Telle est la loi. Mais François demande aux confesseurs d'aller à l'esprit de cette même loi, non pas en surface, mais en profondeur.
Et c'est ce que tout confesseur sage fait depuis toujours.
Mais il le fait face-à-face avec le pénitent dans le secret du confessionnal, pas en chaire. Parce que ce qui est clair dans le confessionnal ne l'est pas autant dit en public "erga omnes", en particulier par un pape.
C'est peut-être pour cette raison que François n'a pas donné l'"imprimatur" à ses instructions confidentielles aux prêtres de Rome. Bien qu'inutilement, étant donné que deux jours auparavant, il l'avait proclamé sur les toits aux frères capucins et aux confesseurs de la miséricorde.

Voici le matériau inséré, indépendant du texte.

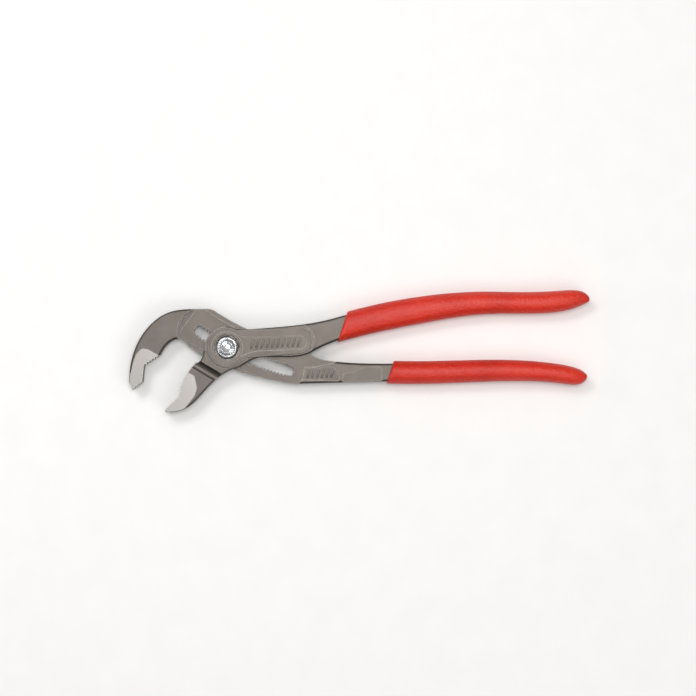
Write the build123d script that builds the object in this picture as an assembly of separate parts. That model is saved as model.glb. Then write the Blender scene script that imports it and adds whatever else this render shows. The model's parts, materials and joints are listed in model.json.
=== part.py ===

L'effet "incertitude et confusion" dénoncé par Jean-Paul II, est en effet ici aux aguets, comme si la confession des péchés n'était plus nécessaire, et encore moins le sacrement de pénitence.
Thèse par ailleurs déjà soutenu par un théologien, Andrea Grillo, qui dans une brochure pour les jeunes de Action catholique, ponctuellement reprise il y a quelques jours par le site paravatican "Il Sismografo" a écrit:

«Nous devons toujours nous rappeler: l'absolution est nécessaire en présence de l'excommunication, motivée par par une faute grave S'il n'y a pas d'excommunication, l'absolution n'est pas nécessaire: la prière commune, la bénédiction ou le conseil prudent peuventt être les mots les plus adaptés aux situations de ce genre».

NdT

(1) Version légèrement différente sur Zenit en français (fr.zenit.org/articles/les-heures-supplementaires-des-grands-pardonneurs)
(2) Le site du Vatican ne donne pas de traduction en français, mais il y en a une sur le site de Zenit (fr.zenit.org/articles/vous-les-capucins-soyez-de-grands-pardonneurs)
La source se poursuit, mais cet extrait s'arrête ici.